Administration officials have repeatedly pressed Congress for more resources to deal with the dramatic increase in the number of migrants being apprehended at the southern border, which has reached its highest levels in more than a dozen years. Earlier this month the Trump administration began canceling English classes, recreational programs and legal aid for unaccompanied minors at federal migrant shelters, citing budgetary pressures.

In May, more than 144,000 migrants were taken into custody at the U.S.-Mexico border, according to U.S. Customs and Border Protection data. Preliminary figures for June — a time when President Trump threatened to impose tariffs on all goods from Mexico if it didn’t step up immigration enforcement on its end — show the number of migrant families at the border has been falling, although officials have cautioned that it is premature to draw any conclusions on migration levels for this month. 

On Monday night, Trump announced in a tweet that immigration agents would soon begin making mass arrests of immigrants who had made their way into the United States. 

The deal was struck by Appropriations Committee Chairman Richard C. Shelby (R-Ala.) and the committee’s ranking Democrat, Patrick J. Leahy (Vt.). It matches the $4.5 billion the administration requested from Congress on May 1, although the administration had subsequently increased the request, informally, to $4.9 billion.

Democrats had sought various restrictions and reporting requirements on how the money could be used, which Republicans and the administration largely opposed. It was not immediately clear how those disputes were resolved. 

Negotiations continue in the House, which may vote on its own version of a border spending bill next week. That would leave Congress a matter of days to reach an agreement on a final deal before the month’s end, when the administration has warned that money will run dry and more services would be cut.

But House Democrats are also navigating their own internal divisions on how to advance the administration’s funding request, with members of the Congressional Hispanic Caucus demanding additional safeguards to ensure the money is spent on legitimate humanitarian purposes. 

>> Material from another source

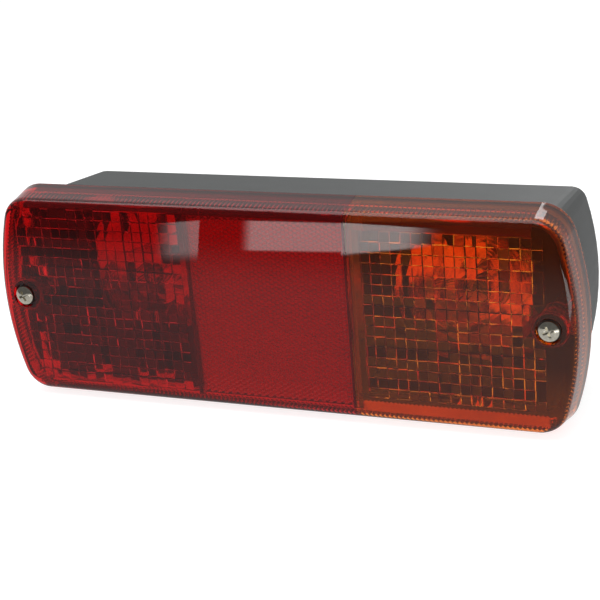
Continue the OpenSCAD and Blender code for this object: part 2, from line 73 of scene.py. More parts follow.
def material(name):
    mat = bpy.data.materials.new(name)
    mat.use_nodes = True
    tree = mat.node_tree
    return mat, tree, tree.nodes["Principled BSDF"]


def add(tree, kind, **values):
    node = tree.nodes.new(kind)
    for key, value in values.items():
        if key in node.inputs:
            node.inputs[key].default_value = value
        else:
            setattr(node, key, value)
    return node


def set_shader(shader, **values):
    names = {"color": "Base Color", "rough": "Roughness", "metal": "Metallic", "ior": "IOR",
             "glass": "Transmission Weight", "specular": "Specular IOR Level"}
    for key, value in values.items():
        shader.inputs[names[key]].default_value = value


def object_coords(tree):
    return add(tree, "ShaderNodeTexCoord").outputs["Object"]


def noise(tree, vector, scale, detail=3.0, rough=0.5):
    node = add(tree, "ShaderNodeTexNoise")
    node.inputs["Scale"].default_value = scale
    node.inputs["Detail"].default_value = detail
    node.inputs["Roughness"].default_value = rough
    tree.links.new(vector, node.inputs["Vector"])
    return node.outputs["Fac"]


def ramp(tree, value, stops):
    node = add(tree, "ShaderNodeValToRGB")
    band = node.color_ramp
    while len(band.elements) < len(stops):
        band.elements.new(0.5)
    for element, (place, color) in zip(band.elements, stops):
        element.position = place
        element.color = (*color, 1.0)
    tree.links.new(value, node.inputs["Fac"])
    return node.outputs["Color"]


def span(tree, value, low, high):
    node = add(tree, "ShaderNodeMapRange")
    node.inputs["To Min"].default_value = low
    node.inputs["To Max"].default_value = high
    tree.links.new(value, node.inputs["Value"])
    return node.outputs["Result"]


def math_node(tree, operation, a, b=None, c=None):
    """Math node. Each of its values is a number or a socket."""
    node = add(tree, "ShaderNodeMath", operation=operation)
    for i, value in enumerate((a, b, c)):
        if isinstance(value, (int, float)):
            node.inputs[i].default_value = value
        elif value is not None:
            tree.links.new(value, node.inputs[i])
    return node.outputs[0]


def ease(tree, value, start, end, low=0.0, high=1.0):
    """Smooth step from low to high between two values."""
    node = add(tree, "ShaderNodeMapRange", interpolation_type="SMOOTHSTEP")
    for name, number in (("From Min", start), ("From Max", end), ("To Min", low), ("To Max", high)):
        node.inputs[name].default_value = number
    tree.links.new(value, node.inputs["Value"])
    return node.outputs["Result"]


def mix_shaders(tree, fac, first, second):
    node = add(tree, "ShaderNodeMixShader")
    tree.links.new(fac, node.inputs["Fac"])
    tree.links.new(first, node.inputs[1])
    tree.links.new(second, node.inputs[2])
    return node.outputs["Shader"]


def bump(tree, height, strength, distance):
    node = add(tree, "ShaderNodeBump")
    node.inputs["Strength"].default_value = strength
    node.inputs["Distance"].default_value = distance
    tree.links.new(height, node.inputs["Height"])
    return node.outputs["Normal"]


def moulded_plastic(name, low, high, rough=(0.42, 0.55), grain=9000.0, depth=0.00002):
    """Satin plastic with a fine moulded grain and a faint cloudy change of tone."""
    mat, tree, shader = material(name)
    place = object_coords(tree)
    cloud = noise(tree, place, 60.0, 4.0)
    tree.links.new(ramp(tree, cloud, [(0.3, low), (0.7, high)]), shader.inputs["Base Color"])
    tree.links.new(span(tree, cloud, *rough), shader.inputs["Roughness"])
    fine = noise(tree, place, grain, 2.0)
    tree.links.new(bump(tree, fine, 0.35, depth), shader.inputs["Normal"])
    return mat


def metal(name, low, high, rough, scale=400.0, depth=0.000004):
    """Bare or plated metal: tone and roughness follow a fine noise, and faint marks break the gloss."""
    mat, tree, shader = material(name)
    set_shader(shader, metal=1.0)
    place = object_coords(tree)
    wear = noise(tree, place, scale, 5.0, 0.6)
    tree.links.new(ramp(tree, wear, [(0.3, low), (0.7, high)]), shader.inputs["Base Color"])
    tree.links.new(span(tree, wear, *rough), shader.inputs["Roughness"])
    tree.links.new(bump(tree, wear, 0.4, depth), shader.inputs["Normal"])
    return mat


def tinted_glass(name, tint, shade, rough=(0.0, 0.03), ior=1.49, haze=0.0):
    """Clear tinted moulding with a little haze. Lamps shine through it as through a coloured pane."""
    mat, tree, shader = material(name)
    set_shader(shader, glass=1.0 - haze, ior=ior)
    place = object_coords(tree)
    cloud = noise(tree, place, 45.0, 3.0)
    tree.links.new(ramp(tree, cloud, [(0.2, tint), (0.8, shade)]), shader.inputs["Base Color"])
    tree.links.new(span(tree, cloud, *rough), shader.inputs["Roughness"])
    pane = add(tree, "ShaderNodeBsdfTransparent")
    pane.inputs["Color"].default_value = (*[c ** 0.5 for c in tint], 1.0)
    path = add(tree, "ShaderNodeLightPath")
    surface = mix_shaders(tree, path.outputs["Is Shadow Ray"], shader.outputs["BSDF"], pane.outputs["BSDF"])
    tree.links.new(surface, tree.nodes["Material Output"].inputs["Surface"])
    return mat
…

“We’re just getting the information we need to make an assessment of the legislation,” the group’s chairman, Rep. Joaquin Castro (D-Tex.), said Tuesday evening. “We very much want to help alleviate the humanitarian situation at the border. Yet all DHS funding requests must now be scrutinized in light of President Trump’s declaration of mass immigration raids by ICE starting next week.”

In recent days Republicans have repeatedly attacked Democrats, accusing them of failing to cooperate on an urgent humanitarian and national security issue.

“The president seemed to me to be getting more cooperation from Mexico than he is from congressional Democrats on dealing with the crisis at the border,” Senate Majority Leader Mitch McConnell (R-Ky.) said Tuesday. “Let me say again, this is not wall funding. This is a humanitarian crisis of gargantuan proportions. It needs to be dealt with.”